Licensing rules and the right to use the title “architect” vary by country and region. Always confirm the requirements with your local registration board before offering services or signing drawings.
Where to Go From Here
Your next step: Pick one niche you genuinely want to work in, then rebuild the top of your portfolio and a single landing page around that exact service this week. A focused offer with a clear way to contact you does more for an early freelance practice than any number of platform profiles.
Frequently Asked Questions
How do I start as a freelance architect with no clients?
Begin with your existing network and a sharp niche. Tell former colleagues and contacts exactly what you now offer, take on a small first project to build proof, and publish that work online. Direct referrals from people who already trust you are the most reliable source of early jobs.
Do freelance architects need a license?
To use the title architect and stamp permit drawings, yes, in most jurisdictions you need a license from your local board. Without one you can still offer drafting, design support, visualization, or consulting, often in partnership with a licensed architect of record.
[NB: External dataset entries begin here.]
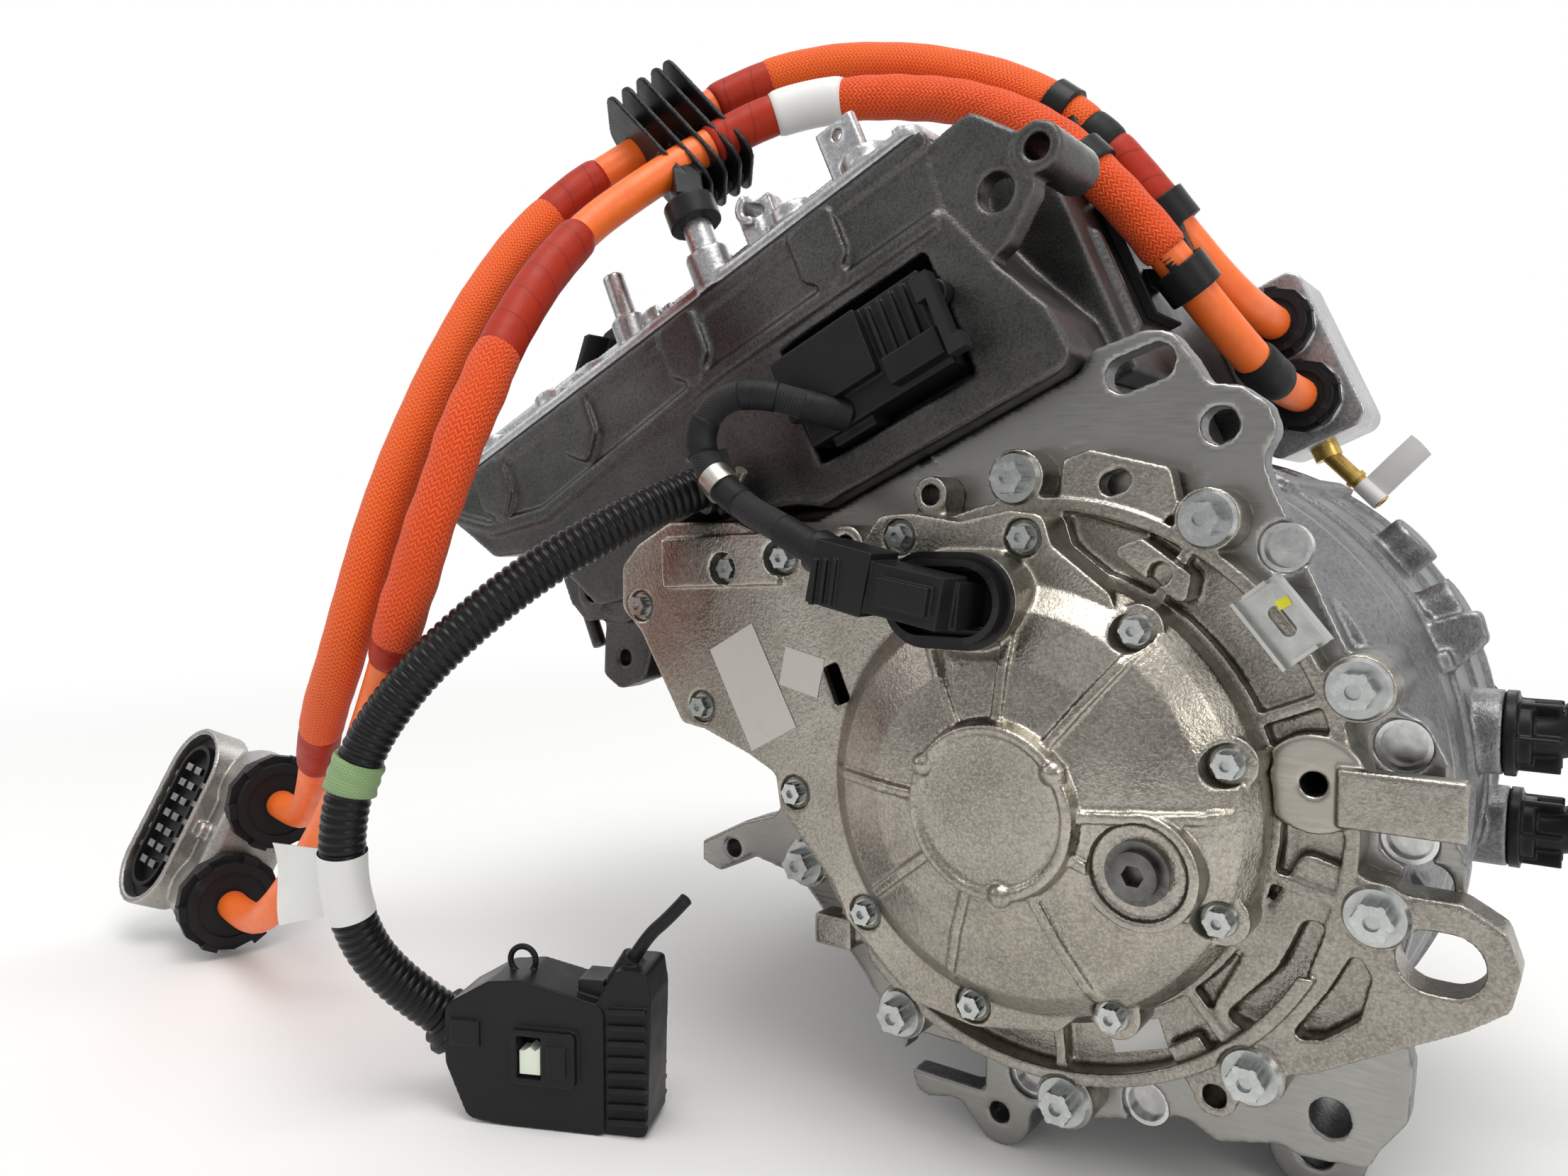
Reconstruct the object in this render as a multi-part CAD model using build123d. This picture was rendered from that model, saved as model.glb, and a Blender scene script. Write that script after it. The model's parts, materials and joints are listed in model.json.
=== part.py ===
"""Electric drive unit: motor, two-step reduction gear, inverter, high-voltage leads and signal harness.
Millimetres. The shaft line runs along Y with the front cover towards -Y, and Z is up as the unit stands.
All is built round the shaft line at the bolting face of the end shield, then moved once to its origin."""
from build123d import *
from math import acos, atan2, cos, degrees, hypot, pi, radians, sin, tan
import os

# Where the origin lies, seen from the shaft line at the bolting face
origin_x = -103.29
origin_y = 155.0
floor_z = -185.0

# Clearances
press_gap = 0.05
run_gap = 0.04
slip_gap = 0.5
seat_gap = 0.3

# Front bolting of the end shield
bolt_count = 10
covered_bolts = (7, 8)
bolt_circle_r = 142.5
bolt_phase = -120.5
bolt_boss_r = 13.5
bolt_washer_r = 12.5
bolt_head_r = 8.0
bolt_head_h = 8.0
bolt_shank_r = 5.0
bolt_length = 42.0
bolt_hole_r = 5.5

# End shield
shield_t = 20.0
shield_r = 133.0
trough_out_r = 127.0
trough_depth = 9.0
shield_rib_t = 5.0
web_t = 9.0
hub_r = 48.0
hub_back = 48.0
resolver_r = 42.0
resolver_y = (34.0, 46.0)
lug_pos = (161.0, -45.0)
lug_slot = (30.0, 24.0)
pad_pos = (116.0, 18.0)
pad_r = 20.0
pad_hole_r = 5.0
tab_x = (140.0, 169.0)
tab_z = (3.0, 26.0)
tab_front = -6.0

# Domed brush cover
cover_r = 101.0
cover_rim = 14.0
dome_front = 47.0
dome_edge = 24.0
disc_r = 35.0
disc_ring_w = 4.0
disc_front = 53.0
cover_boss_r = 11.0
cover_boss_front = 20.0
cover_bolt_r = 3.0
cover_head_r = 7.0
cover_head_h = 6.0
cover_bolt_len = 32.0
rib_angles = (4.0, 52.0, 88.0, 118.0, 178.0, -142.0, -108.0, -62.0, -24.0)
rib_t = 4.5
knob_r = 5.5
arm_front = 24.0
arm_wall = 4.0
knob_angles = (35.0, 152.0, -80.0)
plug_pos = (61.0, -17.0)
level_thread_r = 9.0
exciter_pos = (-22.0, 88.0)
exciter_span = 62.0

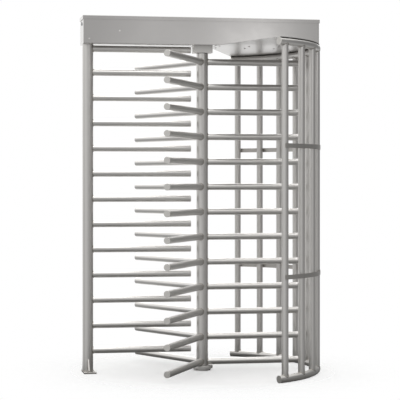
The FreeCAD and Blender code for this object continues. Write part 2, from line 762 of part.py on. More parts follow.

How much can a freelance architect earn?
Earnings vary widely by location, niche, and whether you are licensed. Architects who can take full project responsibility command higher fees than designers offering support services. Tracking your real hours per project is the best way to set rates that reflect your value.
Which platforms are best for finding freelance architecture work?
Upwork suits longer contracts, Fiverr works for packaged services, and Truelancer offers a global pool. Treat all three as a starting point for reviews and early jobs, then move repeat clients into direct relationships for better margins.